Adams believed strongly that it was constitutional and appropriate for the federal government to sponsor broad programs to improve American society and prosperity. He backed Henry Clay's proposed "American System," envisioning a national marketplace in which North and South, town and country, were tied together by trade and exchange. To realize this vision, Adams proposed to Congress an ambitious program involving the construction of roads, canals, educational institutions, and other initiatives. Lacking congressional allies, however, Adams was unable to maneuver most of these programs into law. Congress also blocked many of his foreign initiatives. His support of the so-called Tariff of Abominations of 1828, which protected American interests but caused higher prices, cost him popularity among the voters.

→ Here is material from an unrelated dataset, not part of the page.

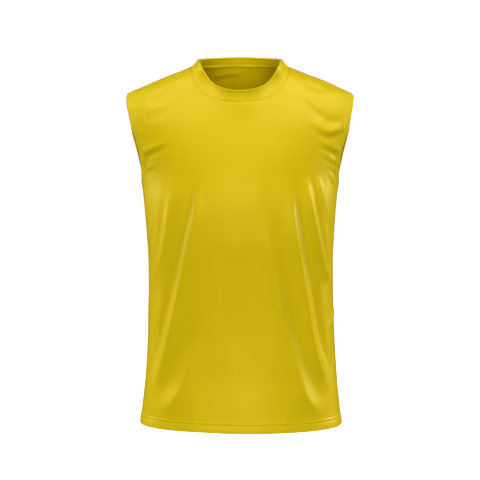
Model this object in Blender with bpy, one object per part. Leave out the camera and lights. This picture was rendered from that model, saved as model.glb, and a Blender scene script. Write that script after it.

By 1828, Andrew Jackson had been campaigning for three years. He characterized Adams's election as a "corrupt bargain" typical of the elitist eastern "gamesters." Following a campaign marred by vicious personal attacks—Jackson's wife was called an adulteress, Adams was accused of procuring prostitutes for the Russian czar—Jackson won in a landslide.
Post-White House Career
John Quincy Adams had one of the most politically active post-presidencies of any U.S. President. Two years after his defeat, Adams ran for Congress from his home district in Massachusetts. He accepted the nomination on two conditions: that he would never solicit their votes and that he would follow his conscience at all times. He served nine consecutive terms in the House of Representatives, earning the nickname "Old Man Eloquent" because of his extraordinary speeches in opposition to slavery. He was instrumental in ending the "gag rule" that prohibited debate on slavery in the House of Representatives and also continued to champion internal improvements for the country. Historically, Adams has won more acclaim for this long congressional career than for his presidency. He suffered a stroke on the floor of the House on February 21, 1848, and died two days later.